The SNB has triggered a deflation shock in the Swiss economy. Euro-Swiss is now 1,09, making it difficult for Swiss industrial exporters or tourist hubs to compete in global markets. The jobless rate has risen to ten year highs. Exports to the EU and China have sagged. The Russian can no longer afford to party in the Orthodox Christmas break with their battalions of meanie bodyguards and six foot tall blonde secretaries.
I believe the Swiss franc is the most overvalued currency in the G10, though a safe haven in Wall Street risk aversion spasms. I was shocked to see cable car revenues fell 15 per cent this winter (no snow? No tourists?) This is a disaster for tourism dependent cantons. Unmoglich Quelle horreur. Mamma Mia! The SNB must act. The SNB will act - and short Swissie is my next big macro call.
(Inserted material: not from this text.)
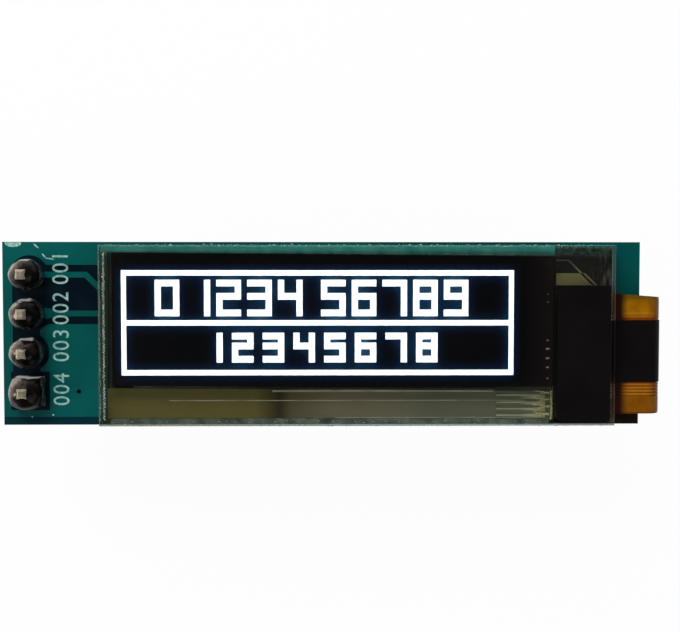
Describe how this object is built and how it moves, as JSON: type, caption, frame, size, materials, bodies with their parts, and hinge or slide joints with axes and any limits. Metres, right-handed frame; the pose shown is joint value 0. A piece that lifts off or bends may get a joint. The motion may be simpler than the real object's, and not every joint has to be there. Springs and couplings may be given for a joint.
{
  "type": "small oled display module",
  "caption": "Narrow glass display panel on a green circuit board, with a folded flex cable round one end and a row of header pins at the other.",
  "frame": {"origin": "middle of the pin row, on the face of the header's spacer that stands on a host board", "axes": "+X along the board away from the pins, +Y across it towards the first pin, +Z out of the display"},
  "size_m": [0.0432, 0.012, 0.0116],
  "materials": {
    "board": "solder mask over bare laminate",
    "masked_copper": "solder mask over copper, satin",
    "tinned_metal": "tinned, dull bright",
    "black_plastic": "moulded, matte",
    "foam_tape": "double-sided tape",
    "rear_glass": "plain glass",
    "drying_sheet": "matte sheet",
    "seal_resin": "cured resin",
    "cathode": "thin metal and organic layers, dark",
    "lead_metal": "thin metal film seen through glass",
    "lit_dots": "lit",
    "front_glass": "plain glass with scribed edges",
    "polarizer": "dark glossy film",
    "black_tape": "black film, satin",
    "silicon": "bare die",
    "polyimide": "amber film",
    "conductor": "copper under amber film",
    "solder": "solder, slightly dull",
    "pin_metal": "gold flash",
    "capacitor_ceramic": "tan ceramic",
    "resistor_ceramic": "black glazed top"
  },
  "bodies": {
    "root": {"circuit_board": "board", "front_copper": "masked_copper", "back_copper": "masked_copper", "back_lands": "tinned_metal", "ground_via": "tinned_metal", "header_spacer": "black_plastic", "mounting_tape": "foam_tape", "rear_glass": "rear_glass", "drying_sheet": "drying_sheet", "seal_frame": "seal_resin", "oled_stack": "cathode", "glass_leads": "lead_metal", "lit_frame": "lit_dots", "lit_figures": "lit_dots", "display_glass": "front_glass", "polarizer_film": "polarizer", "light_shield": "black_tape", "driver_chip": "silicon", "flex_cable": "polyimide", "flex_cover": "black_tape", "flex_conductors": "conductor", "flex_solder": "solder", "regulator_body": "black_plastic", "regulator_leads": "tinned_metal", "plated_hole_1": "tinned_metal", "header_pin_1": "pin_metal", "solder_joint_1": "solder", "capacitor_1": "capacitor_ceramic", "capacitor_1_ends": "tinned_metal", "resistor_1": "resistor_ceramic", "resistor_1_ends": "tinned_metal", "plated_hole_2": "tinned_metal", "header_pin_2": "pin_metal", "solder_joint_2": "solder", "capacitor_2": "capacitor_ceramic", "capacitor_2_ends": "tinned_metal", "resistor_2": "resistor_ceramic", "resistor_2_ends": "tinned_metal", "plated_hole_3": "tinned_metal", "header_pin_3": "pin_metal", "solder_joint_3": "solder", "capacitor_3": "capacitor_ceramic", "capacitor_3_ends": "tinned_metal", "resistor_3": "resistor_ceramic", "resistor_3_ends": "tinned_metal", "plated_hole_4": "tinned_metal", "header_pin_4": "pin_metal", "solder_joint_4": "solder", "capacitor_4": "capacitor_ceramic", "capacitor_4_ends": "tinned_metal", "resistor_4": "resistor_ceramic", "resistor_4_ends": "tinned_metal"}
  },
  "joints": []
}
The short Canada trade is now over. I would now buy the loonie at 1.45 for a strategic 1.38 target. Why? I expect Janet Yellen to do a policy U turn (in words at least) when she is grilled by her senatorial inquisitors during Humphrey Hawkins. Oil has popped every February since Desert Storm and will pop again if the stars are aligned, dear Brutus. The momentum/signals on the charts scream long loonie. Risk reversals, option skews, Chicago IMM futures data confirm. Ottawa will shift policy now that inflation is two per cent and Canadian exports to the US benefit from the J-curve. Evening stars. Stabler China and metals. My call? Canada will rise to 1.38 by March. First law of Nataknomics. No guts, no glory.